--- Begin ---

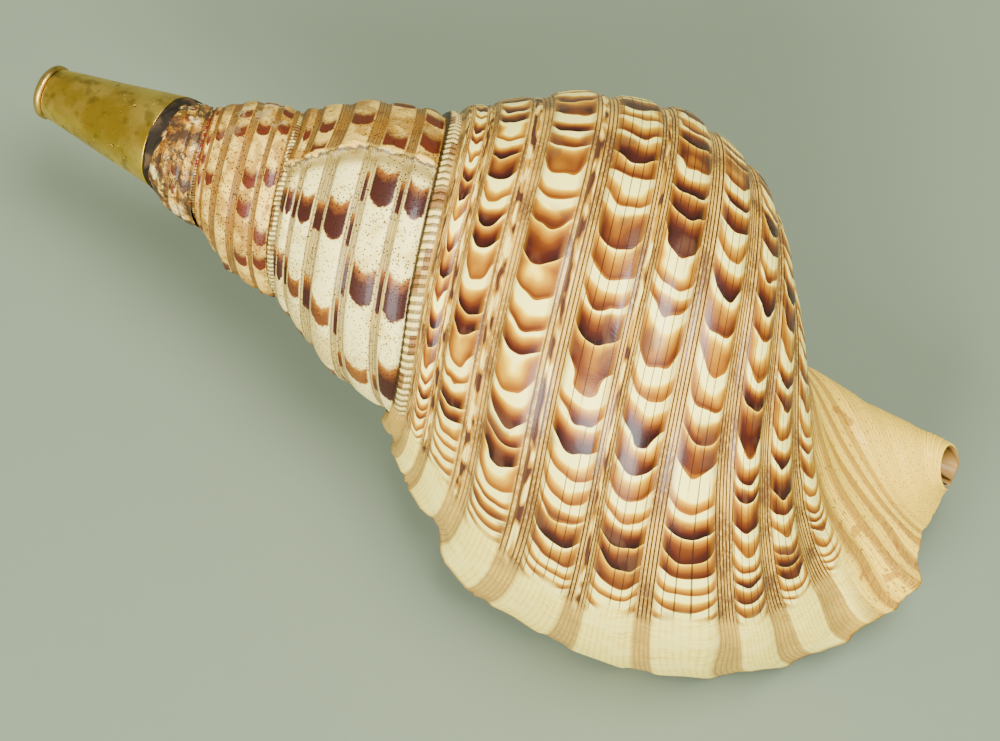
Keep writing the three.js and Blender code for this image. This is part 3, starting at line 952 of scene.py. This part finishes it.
def inner_colour_field(s, turn, u):
    """The aperture: pale at the lip and tan deeper in, with dark bars at its edge."""
    bars = fade(abs(u), 0.9, 1.1) * fade(turn, -0.08, -0.02)
    colour = paint(fade(turn, -0.02, -0.5), "#eccb74", "#bd7630")
    colour = paint(0.75 * bars, colour, "#43200f")
    return paint(fade(s, 12.0, 13.5), colour, "#8e6a30")


def shell_material():
    """The shell's colours, gloss and fine relief, tied to its growth coordinates."""
    material, tree, shader = new_material("shell_enamel", {
        "Coat Weight": 0.10,
        "Coat Roughness": 0.10,
        "Specular IOR Level": 0.22,
    })
    s = attribute(tree, "rib_place")
    turn = attribute(tree, "growth_turn")
    inside = attribute(tree, "inside")
    place = object_point(tree)
    crown, u, k = crown_fields(s)
    clouds = noise(place, 55.0, 3.0, 0.6)
    ripple = noise(spot(s * 3.0, turn * 40.0, 9.0), 1.0, 1.0)
    striae = noise(spot(s * 2.0, turn * 900.0 + 14.0 * ripple, 2.0), 1.0, 2.0, 0.7)

    crescents, row = crescent_colour(s, turn, u, k)
    crescents = paint(0.85 * incised_lines(s, turn), crescents, "#2c180b")
    border = fade(abs(u), 0.72, 0.98) * crown
    crescents = paint(0.5 * border, crescents, GOLD)
    cords, groove = interstice_colour(s, row, turn)
    colour = paint(crown, cords, crescents)
    thin, thin_colour = thin_rib_colour(s, turn)
    colour = paint(thin, colour, thin_colour)

    at_lip = lip_mask(s, turn, clouds)
    colour = paint(at_lip, colour, lip_colour_field(crown, s, turn, striae, clouds, cords))
    neck_colour, fluted = neck_colour_field(s, turn, striae, place)
    on_neck = fade(s + 4.0 * (turn - LIP_ZONE), 8.7, 9.4)
    colour = paint(on_neck, colour, neck_colour)

    worn, pins = worn_colour(s, turn, u, k, crown, clouds, place)
    young = fade(turn, WORN_UNTIL, FRESH_FROM)
    colour = paint(young, worn, colour)
    band, folded, fold = suture_band(s, turn)
    band = band * (1.0 - at_lip)
    colour = paint(band, colour, folded)
    colour = apex_crust(colour, s, turn, place)
    within = fade(inside, 0.35, 0.6)
    colour = paint(within, colour, inner_colour_field(s, turn, u))

    plug(tree, colour, shader.inputs["Base Color"])
    roughness = 0.27 + 0.12 * clouds + 0.12 * (1.0 - young) + 0.12 * at_lip
    roughness = roughness + 0.3 * fade(s, 12.8, 13.6)
    plug(tree, roughness, shader.inputs["Roughness"])
    height = 0.3 * striae * (0.4 + 0.9 * at_lip)
    height = height - 0.6 * groove * (1.0 - crown) * (1.0 - 0.6 * at_lip)
    height = height - 0.8 * pins * (1.0 - young) - 0.8 * fluted * on_neck
    height = height - 1.6 * fold * band
    set_bump(tree, shader, height * (1.0 - within), 0.0007)
    return material


def brass_material(name, tint, worn):
    """Old brass in two tints, clouded, tarnished and pitted."""
    material, tree, shader = new_material(name, {"Metallic": 1.0})
    place = object_point(tree)
    cloud = noise(place, 45.0, 5.0, 0.6)
    colour = paint(fade(cloud, 0.35, 0.65), tint, worn)
    tarnish = noise(place, 160.0, 3.0)
    colour = paint(0.45 * fade(tarnish, 0.5, 0.7), colour, "#4d4018")
    pit = most(specks(place, 260.0, 0.22, 0.12), specks(place, 700.0, 0.20, 0.20))
    colour = paint(0.9 * pit, colour, "#241c0c")
    plug(tree, colour, shader.inputs["Base Color"])
    roughness = 0.27 + 0.20 * cloud + 0.3 * pit
    plug(tree, roughness, shader.inputs["Roughness"])
    set_bump(tree, shader, 0.5 * cloud + 0.2 * tarnish - 0.8 * pit, 0.0006)
    return material


def pitch_material():
    """Dull dark pitch with a dusty bloom."""
    material, tree, shader = new_material("pitch", {"Roughness": 0.85, "Specular IOR Level": 0.15})
    place = object_point(tree)
    grain = noise(place, 300.0, 4.0, 0.7)
    dust = noise(place, 90.0, 3.0)
    colour = paint(fade(dust, 0.45, 0.7), "#1e180e", "#503e26")
    plug(tree, colour, shader.inputs["Base Color"])
    set_bump(tree, shader, grain + dust, 0.0012)
    return material


# ---------- turned pieces ----------
def around(outline, wobble):
    """Rows of points about the mouthpiece's axis; wobble is added to the radius."""
    across = MOUTH.orthogonal().normalized()
    other = MOUTH.cross(across)
    angles = np.arange(ROUND_SEGMENTS + 1) * TURN / ROUND_SEGMENTS
    points = []
    for angle in angles:
        ray = math.cos(angle) * across + math.sin(angle) * other
        row = []
        for radius, out in outline:
            extra = wobble(angle, out) if wobble else 0.0
            row.append(SEAT + MOUTH * out + ray * (radius + extra))
        points.append([tuple(point) for point in row])
    return np.array(points)


def turned_piece(name, outline, material, node, wobble=None):
    """A piece turned about the mouthpiece's axis, in place of a CAD node."""
    parts = MeshParts()
    grid = around(outline + [outline[0]], wobble)
    parts.add_grid(grid, 0.0, 0.0, 0.0)
    piece = parts.build(name)
    weld(piece)
    dress(piece, material, node)


def weld(piece):
    """Joins the points that meet where a turned piece closes."""
    mesh = bmesh.new()
    mesh.from_mesh(piece.data)
    bmesh.ops.remove_doubles(mesh, verts=mesh.verts, dist=1e-6)
    bmesh.ops.recalc_face_normals(mesh, faces=mesh.faces)
    mesh.to_mesh(piece.data)
    mesh.free()


def dress(piece, material, node):
    """Gives a piece its material, and its place in the frame as the look of a CAD node."""
    piece.data.materials.append(material)
    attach(piece, "root")
    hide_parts(node)


def rounded(outline, radius):
    """Rounds every corner of a closed (radius, out) outline."""
    result = []
    count = len(outline)
    for i, corner in enumerate(outline):
        here = np.array(corner, float)
        back = np.array(outline[i - 1], float) - here
        ahead = np.array(outline[(i + 1) % count], float) - here
        reach = min(radius, 0.45 * np.linalg.norm(back), 0.45 * np.linalg.norm(ahead))
        start = here + back / np.linalg.norm(back) * reach
        end = here + ahead / np.linalg.norm(ahead) * reach
        for step in range(CORNER_STEPS + 1):
            t = step / CORNER_STEPS
            result.append(tuple((1 - t) ** 2 * start + 2 * t * (1 - t) * here + t * t * end))
    return result


def make_mouthpiece():
    """The hollow brass cone, and the worn ring on its narrow end."""
    def hammered(angle, out):
        dent = 0.12 * math.sin(3 * angle + 0.7) * math.sin(out / 19)
        return dent + 0.06 * math.sin(7 * angle + out / 6)

    slope = CONE_BASE - CONE_TIP
    outer = [(CONE_BASE - slope * t, CONE_LENGTH * t) for t in np.linspace(0, 1, 15)]
    inner = [(radius - CONE_WALL, out) for radius, out in reversed(outer)]
    brass = brass_material("old_brass", "#c9a232", "#e6c452")
    walls = rounded(outer + inner, 0.3)
    turned_piece("mouthpiece_tube", walls, brass, "mouthpiece_cone", hammered)
    end = RIM_START + RIM_LENGTH
    profile = [
        (RIM_RADIUS - 1.0, RIM_START), (RIM_RADIUS - 0.1, RIM_START + 0.9),
        (RIM_RADIUS - 0.1, end - 1.4), (RIM_RADIUS - 1.4, end),
        (RIM_HOLE + 1.6, end), (RIM_HOLE, end - 1.8), (RIM_HOLE, RIM_START),
    ]
    worn = brass_material("worn_brass", "#ae8e3e", "#d0b05c")
    turned_piece("mouthpiece_ring", rounded(profile, 0.6), worn, "mouthpiece_rim")


def make_seal():
    """The lumpy ring of pitch between the brass and the shell."""
    across = MOUTH.orthogonal().normalized()
    thick_at = math.atan2(MOUTH.cross(across).y, across.y)

    def lumps(angle, out):
        swell = 0.7 * math.sin(3 * angle + 1) + 0.5 * math.sin(7 * angle + out)
        swell += 0.35 * math.sin(13 * angle + 2 * out) - 0.4
        # its far edge sinks into the shell, least at the back, so the ring looks smeared on
        sunk = 2.0 - 1.5 * math.cos(angle - thick_at) + 0.6 * math.sin(9 * angle)
        return swell - sunk * smoothstep(-out, 0.8, 5.0)

    outline = [
        (21.4, -0.2), (22.3, -0.8), (22.6, -3.0), (22.3, -5.0),
        (21.2, -6.4), (15.0, -6.6), (15.0, -0.4),
    ]
    pitch = pitch_material()
    turned_piece("pitch_ring", rounded(outline, 0.8), pitch, "pitch_seal", lumps)


# ---------- the studio ----------
def make_camera():
    data = bpy.data.cameras.new("camera")
    data.sensor_fit = "HORIZONTAL"
    data.sensor_width = SENSOR_WIDTH
    data.lens = SENSOR_WIDTH * FOCAL_PIXELS / IMAGE_WIDTH
    data.clip_end = 20.0
    camera = bpy.data.objects.new("camera", data)
    bpy.context.scene.collection.objects.link(camera)
    turn = Matrix.Rotation(CAMERA_TURN.length, 3, CAMERA_TURN.normalized())
    # its columns are right, down and forward; Blender's camera has right, up and backward
    fitted = TURN_TO_FRAME @ turn.transposed()
    axes = Matrix.Identity(3)
    axes.col[0] = fitted.col[0]
    axes.col[1] = -fitted.col[1]
    axes.col[2] = -fitted.col[2]
    place = (TURN_TO_FRAME @ CAMERA_AT + SHIFT) * MM
    camera.matrix_world = Matrix.Translation(place) @ axes.to_4x4()
    bpy.context.scene.camera = camera


def make_floor():
    """A plain sheet of paper."""
    bpy.ops.mesh.primitive_plane_add(size=8.0, location=(0, 0, 0))
    floor_piece = bpy.context.object
    floor_piece.name = "floor"
    material, tree, shader = new_material("floor_paper", {"Roughness": 0.85})
    grain = noise(object_point(tree), 60.0, 3.0)
    colour = paint(0.2 * grain, "#5f6a53", "#59634d")
    plug(tree, colour, shader.inputs["Base Color"])
    floor_piece.data.materials.append(material)


def add_light(name, place, aim, size, power):
    data = bpy.data.lights.new(name, "AREA")
    data.shape = "RECTANGLE"
    data.size, data.size_y = size
    data.energy = power
    light = bpy.data.objects.new(name, data)
    light.location = place
    light.rotation_euler = (Vector(aim) - Vector(place)).to_track_quat("-Z", "Y").to_euler()
    bpy.context.scene.collection.objects.link(light)


def make_lights():
    """A high key, a broad light from the front, and a soft pale surround."""
    centre = (0.0, 0.0, 0.06)
    add_light("key", (0.50, 0.22, 1.9), centre, (0.9, 0.9), 92)
    add_light("front", (0.05, -1.5, 1.2), centre, (1.3, 0.9), 96)
    world = bpy.data.worlds.new("studio")
    world.use_nodes = True
    background = world.node_tree.nodes["Background"]
    background.inputs["Color"].default_value = linear("#dfe3dc")
    background.inputs["Strength"].default_value = 0.6
    bpy.context.scene.world = world


make_camera()
make_floor()
make_lights()
shell = make_shell()
dress(shell, shell_material(), "shell")
make_mouthpiece()
make_seal()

--- End ---

— Exercise aim —
Restate, word for word and with nothing added, the lines from the first line of the listing through the one where "striae = noise(spot(s" stands.

— Output of the task —
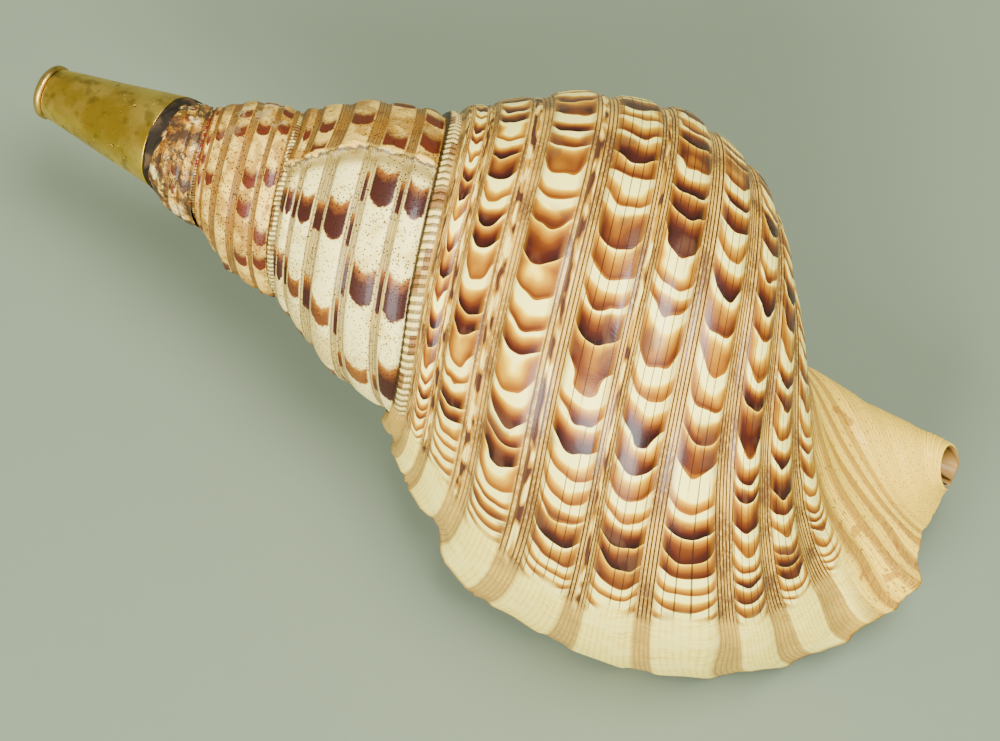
Keep writing the three.js and Blender code for this image. This is part 3, starting at line 952 of scene.py. This part finishes it.
def inner_colour_field(s, turn, u):
    """The aperture: pale at the lip and tan deeper in, with dark bars at its edge."""
    bars = fade(abs(u), 0.9, 1.1) * fade(turn, -0.08, -0.02)
    colour = paint(fade(turn, -0.02, -0.5), "#eccb74", "#bd7630")
    colour = paint(0.75 * bars, colour, "#43200f")
    return paint(fade(s, 12.0, 13.5), colour, "#8e6a30")


def shell_material():
    """The shell's colours, gloss and fine relief, tied to its growth coordinates."""
    material, tree, shader = new_material("shell_enamel", {
        "Coat Weight": 0.10,
        "Coat Roughness": 0.10,
        "Specular IOR Level": 0.22,
    })
    s = attribute(tree, "rib_place")
    turn = attribute(tree, "growth_turn")
    inside = attribute(tree, "inside")
    place = object_point(tree)
    crown, u, k = crown_fields(s)
    clouds = noise(place, 55.0, 3.0, 0.6)
    ripple = noise(spot(s * 3.0, turn * 40.0, 9.0), 1.0, 1.0)
    striae = noise(spot(s * 2.0, turn * 900.0 + 14.0 * ripple, 2.0), 1.0, 2.0, 0.7)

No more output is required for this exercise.